Written request:
In the listing that follows, locate the line containing "const part = new THREE.Group();" and the line containing "depsgraph = bpy.context.evaluated_depsgraph_get()". Retype exactly those two lines and every line between them, and nothing more.

Material provided:
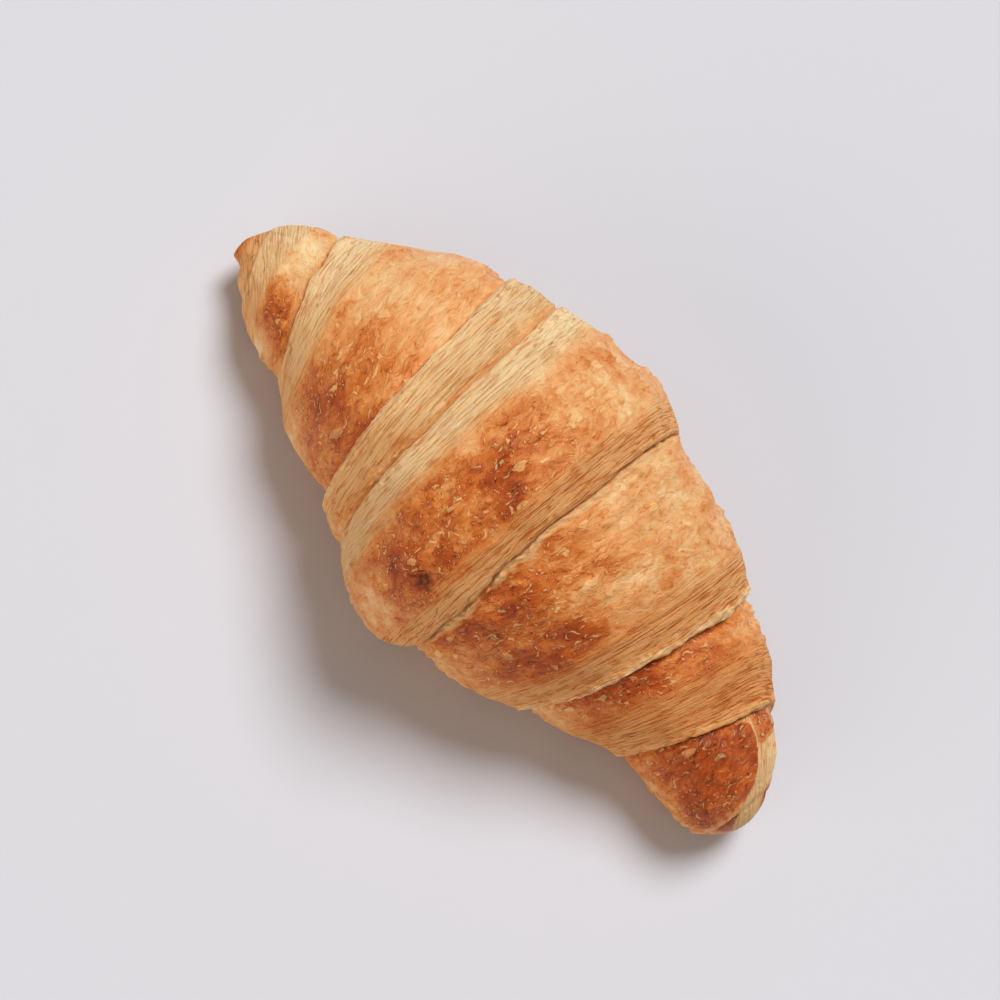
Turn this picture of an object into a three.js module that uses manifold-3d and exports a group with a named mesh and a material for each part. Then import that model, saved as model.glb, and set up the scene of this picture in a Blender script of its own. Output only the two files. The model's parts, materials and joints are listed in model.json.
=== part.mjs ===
// A butter croissant, baked as one piece.
// It is a long triangle of laminated dough rolled up from its base. The triangle's point, the tongue,
// ends under the belly, and its two cut edges wind away from there to the two tips.
// Millimetres. X runs along the roll, +Z is up and the flat baked base lies on z = 0.
import * as THREE from 'three';
import { mergeVertices } from 'three/addons/utils/BufferGeometryUtils.js';
import Module from 'manifold-3d';

// ---- Driving dimensions ----

const LENGTH = 150;
const TIP_X = LENGTH / 2;
const TONGUE_X = -6; // where the tongue's point lies, under the belly

// The body along X: [x, half width, sideways bow of its centre line]
const BODY = [
  [-75, 8, -1],
  [-69, 9, 0],
  [-62, 12.5, 0.2],
  [-52, 17, 2],
  [-38, 23.6, 3.2],
  [-20, 29.5, 1.8],
  [0, 33, 0],
  [18, 28.8, 1.3],
  [34, 23.3, 4.5],
  [48, 17.8, 5.2],
  [60, 13.7, 3.2],
  [69, 10.5, 0.2],
  [75, 8, -1],
];

// Where each cut edge lies along X, a quarter turn at a time from the tongue's point.
// The turns start at the bottom and climb the front (-Y), the top and the back (+Y).
const RIGHT_EDGE = [-6, 6.6, 6.9, 10, 18, 30.5, 39.4, 41, 44, 48.8, 56.7, 62.3, 66, 71, 71.5, 73, 75];
const LEFT_EDGE = [
  -6, -16, -21.5, -25, -25.5, -25, -31, -36.5, -43, -49, -59.5, -64, -65.5, -66.5, -73, -74, -75,
];

// How far each cut edge stands out at the same quarter turns: 1 is a full step, 0 lies level
const RIGHT_RELIEF = [1, 1, 0.85, 0.6, 0.8, 0.9, 1, 0.8, 0.9, 1, 1, 0.8, 0.8, 0.8, 0.8, 0.8, 0.8];
const LEFT_RELIEF = [1, 0.75, 0.5, 0.3, 0.5, 1, 0.75, 0.3, 0.6, 1, 1, 0.7, 0.8, 0.8, 0.8, 0.8, 0.8];

const TIP_ROUND = 9; // length of the rounding at each tip
const TIP_LIFT = 1.5; // the tips curl up from the tray by this much
const SECTION_POWER = 2.25; // 2 is an ellipse, more is squarer
const CROWN_RISE = [2.3, 0.783]; // crown's height above the axis: at zero width, per mm of half width
const BELLY_DROP = [1.98, 0.669]; // depth of the belly below the axis, in the same way
const AXIS_HEIGHT = [1.65, 0.556]; // height of the axis; less than the drop, so the base bakes flat

const WRAP_STEP = 3; // a wrap stands this much over the next one out
const WRAP_SWELL = 1.6; // extra fullness in the middle of a wrap
const CREASE = 1; // depth of the crease under a cut edge
const CREASE_WIDTH = 1.2;
const EDGE_ROUND = 3.5; // a wrap rolls over to its cut edge in this distance
const LEAST_BREADTH = 0.001; // keeps a wrap that narrows to nothing out of a division by zero
const FULL_SIZE = 20; // wraps thin out where the body's half width is less than this
const LEAST_SIZE = 0.3;

const TURNS = 4; // quarter turns in one turn
const EDGE_OPENS = 0.5; // quarter turns in which the tongue's point opens into a full edge
const EDGE_FADES = 6; // mm from the tip in which the last of the edge dies out
const ROWS = 10; // mesh rows in a quarter turn
const COLUMNS = 9; // mesh columns across a wrap
const WELD = 0.001; // corners closer than this are one corner

// ---- Curves ----

const clamp01 = (v) => Math.min(Math.max(v, 0), 1);
const signedPower = (v, power) => Math.sign(v) * Math.abs(v) ** power;
const line = ([start, slope], v) => start + slope * v;

// A smooth curve through [x, y] knots: cubic pieces that share their slopes.
function curve(knots) {
  const rise = (i) => (knots[i + 1][1] - knots[i][1]) / (knots[i + 1][0] - knots[i][0]);
  const last = knots.length - 1;
  const slopes = knots.map(([x], i) => {
    if (i === 0) return rise(0);
    if (i === last) return rise(last - 1);
    const before = x - knots[i - 1][0];
    const after = knots[i + 1][0] - x;
    return (after * rise(i - 1) + before * rise(i)) / (before + after);
  });
  return (x) => {
    const next = knots.findIndex(([kx]) => kx > x);
    const i = next < 0 ? last - 1 : Math.max(next - 1, 0);
    const span = knots[i + 1][0] - knots[i][0];
    const t = clamp01((x - knots[i][0]) / span);
    const value = knots[i][1] * (1 + 2 * t) * (1 - t) ** 2 + knots[i + 1][1] * t * t * (3 - 2 * t);
    const bend = slopes[i] * t * (1 - t) ** 2 - slopes[i + 1] * t * t * (1 - t);
    return value + span * bend;
  };
}

const halfWidth = curve(BODY.map(([x, width]) => [x, width]));
const bow = curve(BODY.map(([x, , side]) => [x, side]));
const byTurn = (values) => curve(values.map((value, turn) => [turn, value]));
const right = { edge: byTurn(RIGHT_EDGE), relief: byTurn(RIGHT_RELIEF), turns: RIGHT_EDGE.length - 1 };
const left = { edge: byTurn(LEFT_EDGE), relief: byTurn(LEFT_RELIEF), turns: LEFT_EDGE.length - 1 };

// How strongly a cut edge stands out: nothing at the tongue's point and at the tips.
function edgeStrength(half, turn) {
  const opened = clamp01(turn / EDGE_OPENS);
  const fromTip = clamp01((TIP_X - Math.abs(half.edge(turn))) / EDGE_FADES);
  return half.relief(turn) * opened * opened * (3 - 2 * opened) * fromTip;
}

// ---- The rolled surface ----

// Height of a wrap over the mean body, between the crease at its inner side and its own cut edge.
function wrapRise(fromCrease, toEdge, creaseStrength, ownStrength) {
  const breadth = Math.max(fromCrease + toEdge, LEAST_BREADTH);
  const across = clamp01(fromCrease / breadth);
  const slope = (1 - across) * (WRAP_STEP + CREASE * Math.exp(-fromCrease / CREASE_WIDTH));
  const innerHalf = creaseStrength * Math.max(1 - 2 * across, 0) ** 2;
  const outerHalf = ownStrength * Math.max(2 * across - 1, 0) ** 2;
  const rolled = Math.sqrt(1 - (1 - clamp01(toEdge / Math.min(EDGE_ROUND, breadth))) ** 2);
  const fall = (WRAP_STEP + CREASE) * (1 - rolled);
  const swell = WRAP_SWELL * (1 - innerHalf - outerHalf);
  return WRAP_STEP / 2 + swell - creaseStrength * slope - ownStrength * fall;
}

// Point on the body at `x` and at `turn` quarter turns round it, raised by `rise`.
function bodyPoint(x, turn, rise) {
  const width = halfWidth(x);
  const angle = (turn * Math.PI) / 2;
  const side = signedPower(Math.sin(angle), 2 / SECTION_POWER);
  const down = signedPower(Math.cos(angle), 2 / SECTION_POWER);
  const end = clamp01((Math.abs(x) - (TIP_X - TIP_ROUND)) / TIP_ROUND);
  const rounding = Math.sqrt(1 - end ** 2);
  const raised = rise * Math.min(Math.max(width / FULL_SIZE, LEAST_SIZE), 1);
  const reach = line(down > 0 ? BELLY_DROP : CROWN_RISE, width) + raised;
  const axis = line(AXIS_HEIGHT, width) + TIP_LIFT * (x / TIP_X) ** 4;
  const y = bow(x) - side * (width + raised) * rounding;
  return new THREE.Vector3(x, y, axis - down * reach * rounding);
}

function rolledPoint(half, turn, column) {
  const inner = turn < TURNS ? TONGUE_X : half.edge(turn - TURNS);
  const outer = half.edge(turn);
  const across = Math.sin((column / COLUMNS) * (Math.PI / 2));
  const x = inner + (outer - inner) * across;
  const crease = turn < TURNS ? 0 : edgeStrength(half, turn - TURNS);
  const own = edgeStrength(half, turn);
  return bodyPoint(x, turn, wrapRise(Math.abs(x - inner), Math.abs(outer - x), crease, own));
}

// Half of the dough sheet, unrolled as a strip from the tongue's point to its tip.
function sheet(half, flip) {
  const rows = (half.turns + TURNS) * ROWS;
  const corners = [];
  const face = (a, b, c) => corners.push(a, flip ? c : b, flip ? b : c);
  const at = (row, column) => rolledPoint(half, row / ROWS, column);
  for (let row = 0; row < rows; row += 1) {
    for (let column = 0; column < COLUMNS; column += 1) {
      const near = at(row, column);
      const far = at(row + 1, column + 1);
      face(near, at(row, column + 1), far);
      face(near, far, at(row + 1, column));
    }
  }
  return corners;
}

// A closed surface whose neighbouring faces share their corners, without faces that shrink to nothing.
function welded(geometry) {
  geometry.deleteAttribute('normal');
  geometry.deleteAttribute('uv');
  const merged = mergeVertices(geometry, WELD);
  const corners = Array.from(merged.index.array);
  const kept = [];
  for (let i = 0; i < corners.length; i += 3) {
    const [a, b, c] = corners.slice(i, i + 3);
    if (a !== b && b !== c && c !== a) kept.push(a, b, c);
  }
  merged.setIndex(kept);
  return merged;
}

function rolledSurface() {
  const corners = [...sheet(right, false), ...sheet(left, true)];
  return new THREE.BufferGeometry().setFromPoints(corners);
}

// ---- The solid ----

const wasm = await Module();
wasm.setup();

function solid(surface) {
  const geometry = welded(surface);
  const vertProperties = new Float32Array(geometry.attributes.position.array);
  const triVerts = new Uint32Array(geometry.index.array);
  return new wasm.Manifold(new wasm.Mesh({ numProp: 3, vertProperties, triVerts }));
}

// Everything under the tray's surface is taken away, which leaves the flat baked base.
function flatBased(body) {
  const tray = new THREE.BoxGeometry(2 * LENGTH, 2 * LENGTH, LENGTH).translate(0, 0, -LENGTH / 2);
  const { vertProperties, triVerts } = body.subtract(solid(tray)).getMesh();
  const geometry = new THREE.BufferGeometry();
  geometry.setAttribute('position', new THREE.BufferAttribute(new Float32Array(vertProperties), 3));
  geometry.setIndex(Array.from(triVerts));
  return geometry;
}

// The origin sits under the middle of the part's box.
function centred(geometry) {
  geometry.computeBoundingBox();
  const middle = geometry.boundingBox.getCenter(new THREE.Vector3());
  geometry.translate(-middle.x, -middle.y, 0);
  geometry.computeVertexNormals();
  return geometry;
}

// ---- Material and assembly ----

const crust = new THREE.MeshStandardMaterial({ color: 0xc68642, roughness: 0.55, metalness: 0 });

const croissant = new THREE.Mesh(centred(flatBased(solid(rolledSurface()))), crust);
croissant.name = 'croissant';

const part = new THREE.Group();
part.name = 'croissant_part';
part.add(croissant);

export default part;
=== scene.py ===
"""Looks of the croissant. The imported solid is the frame, and one finely shaped crust stands for it.

The crust is the dough sheet itself, unrolled into two strips that run from the tongue's point to the
tips. It is shaped in millimetres, with the same body and cut edges as the solid. A place on the sheet
is named by its turn, which counts quarter turns from the tongue's point: bottom, front, top, back.
"""

import json
import math

import bpy
import numpy as np
from mathutils import Matrix, Vector

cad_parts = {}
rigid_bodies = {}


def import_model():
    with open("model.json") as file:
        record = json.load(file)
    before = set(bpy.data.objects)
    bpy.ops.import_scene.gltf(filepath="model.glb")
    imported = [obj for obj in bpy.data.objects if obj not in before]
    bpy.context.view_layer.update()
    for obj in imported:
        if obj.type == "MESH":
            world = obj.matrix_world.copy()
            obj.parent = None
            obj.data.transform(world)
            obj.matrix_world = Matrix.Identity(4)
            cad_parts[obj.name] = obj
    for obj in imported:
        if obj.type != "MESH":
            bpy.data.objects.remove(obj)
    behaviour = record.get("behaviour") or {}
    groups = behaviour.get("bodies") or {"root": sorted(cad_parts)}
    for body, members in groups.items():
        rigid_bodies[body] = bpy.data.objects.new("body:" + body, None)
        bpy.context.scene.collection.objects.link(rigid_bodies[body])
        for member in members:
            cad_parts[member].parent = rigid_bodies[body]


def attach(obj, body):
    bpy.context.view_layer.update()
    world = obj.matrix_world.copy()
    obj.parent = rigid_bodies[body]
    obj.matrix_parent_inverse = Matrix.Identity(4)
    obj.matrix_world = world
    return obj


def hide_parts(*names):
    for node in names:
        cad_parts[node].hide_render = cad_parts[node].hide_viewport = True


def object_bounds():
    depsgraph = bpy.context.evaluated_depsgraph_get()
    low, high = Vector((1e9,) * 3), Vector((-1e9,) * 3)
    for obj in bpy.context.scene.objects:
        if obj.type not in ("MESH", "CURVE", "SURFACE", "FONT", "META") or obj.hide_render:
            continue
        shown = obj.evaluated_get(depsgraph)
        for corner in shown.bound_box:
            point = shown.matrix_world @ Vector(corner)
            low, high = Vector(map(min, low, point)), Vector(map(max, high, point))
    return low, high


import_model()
CAD_LOW, CAD_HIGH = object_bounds()
MM = 0.001

# ---- The body and its cut edges, as in the solid (mm) ----

TIP_X = 75.0
TONGUE_X = -6.0
# x, half width, sideways bow of the centre line
BODY = np.array(
    [
        (-75, 8, -1),
        (-69, 9, 0),
        (-62, 12.5, 0.2),
        (-52, 17, 2),
        (-38, 23.6, 3.2),
        (-20, 29.5, 1.8),
        (0, 33, 0),
        (18, 28.8, 1.3),
        (34, 23.3, 4.5),
        (48, 17.8, 5.2),
        (60, 13.7, 3.2),
        (69, 10.5, 0.2),
        (75, 8, -1),
    ]
)
# x of each cut edge at every quarter turn
RIGHT_EDGE = [-6, 6.6, 6.9, 10, 18, 30.5, 39.4, 41, 44, 48.8, 56.7, 62.3, 66, 71, 71.5, 73, 75]
LEFT_EDGE = [-6, -16, -21.5, -25, -25.5, -25, -31, -36.5, -43, -49, -59.5, -64, -65.5, -66.5, -73, -74, -75]
# how far each cut edge stands out at the same quarter turns
RIGHT_RELIEF = [1, 1, 0.85, 0.6, 0.8, 0.9, 1, 0.8, 0.9, 1, 1, 0.8, 0.8, 0.8, 0.8, 0.8, 0.8]
LEFT_RELIEF = [1, 0.75, 0.5, 0.3, 0.5, 1, 0.75, 0.3, 0.6, 1, 1, 0.7, 0.8, 0.8, 0.8, 0.8, 0.8]
TIP_ROUND = 9.0
TIP_LIFT = 1.5
SECTION_POWER = 2.25
# each of these is a fixed part, and a share of the half width
CROWN_RISE = (2.3, 0.783)
BELLY_DROP = (1.98, 0.669)
AXIS_HEIGHT = (1.65, 0.556)

WRAP_STEP = 3.0
WRAP_SWELL = 1.5
CREASE = 1.0
CREASE_WIDE = 0.7
FULL_SIZE = 20.0  # half width of the body from which the wraps have their full height
LEAST_SIZE = 0.3
EDGE_OPENS = 0.5
EDGE_FADES = 6.0

# ---- The cut edges and tips of the visible crust (mm) ----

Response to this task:
const part = new THREE.Group();
part.name = 'croissant_part';
part.add(croissant);

export default part;
=== scene.py ===
"""Looks of the croissant. The imported solid is the frame, and one finely shaped crust stands for it.

The crust is the dough sheet itself, unrolled into two strips that run from the tongue's point to the
tips. It is shaped in millimetres, with the same body and cut edges as the solid. A place on the sheet
is named by its turn, which counts quarter turns from the tongue's point: bottom, front, top, back.
"""

import json
import math

import bpy
import numpy as np
from mathutils import Matrix, Vector

cad_parts = {}
rigid_bodies = {}


def import_model():
    with open("model.json") as file:
        record = json.load(file)
    before = set(bpy.data.objects)
    bpy.ops.import_scene.gltf(filepath="model.glb")
    imported = [obj for obj in bpy.data.objects if obj not in before]
    bpy.context.view_layer.update()
    for obj in imported:
        if obj.type == "MESH":
            world = obj.matrix_world.copy()
            obj.parent = None
            obj.data.transform(world)
            obj.matrix_world = Matrix.Identity(4)
            cad_parts[obj.name] = obj
    for obj in imported:
        if obj.type != "MESH":
            bpy.data.objects.remove(obj)
    behaviour = record.get("behaviour") or {}
    groups = behaviour.get("bodies") or {"root": sorted(cad_parts)}
    for body, members in groups.items():
        rigid_bodies[body] = bpy.data.objects.new("body:" + body, None)
        bpy.context.scene.collection.objects.link(rigid_bodies[body])
        for member in members:
            cad_parts[member].parent = rigid_bodies[body]


def attach(obj, body):
    bpy.context.view_layer.update()
    world = obj.matrix_world.copy()
    obj.parent = rigid_bodies[body]
    obj.matrix_parent_inverse = Matrix.Identity(4)
    obj.matrix_world = world
    return obj


def hide_parts(*names):
    for node in names:
        cad_parts[node].hide_render = cad_parts[node].hide_viewport = True


def object_bounds():
    depsgraph = bpy.context.evaluated_depsgraph_get()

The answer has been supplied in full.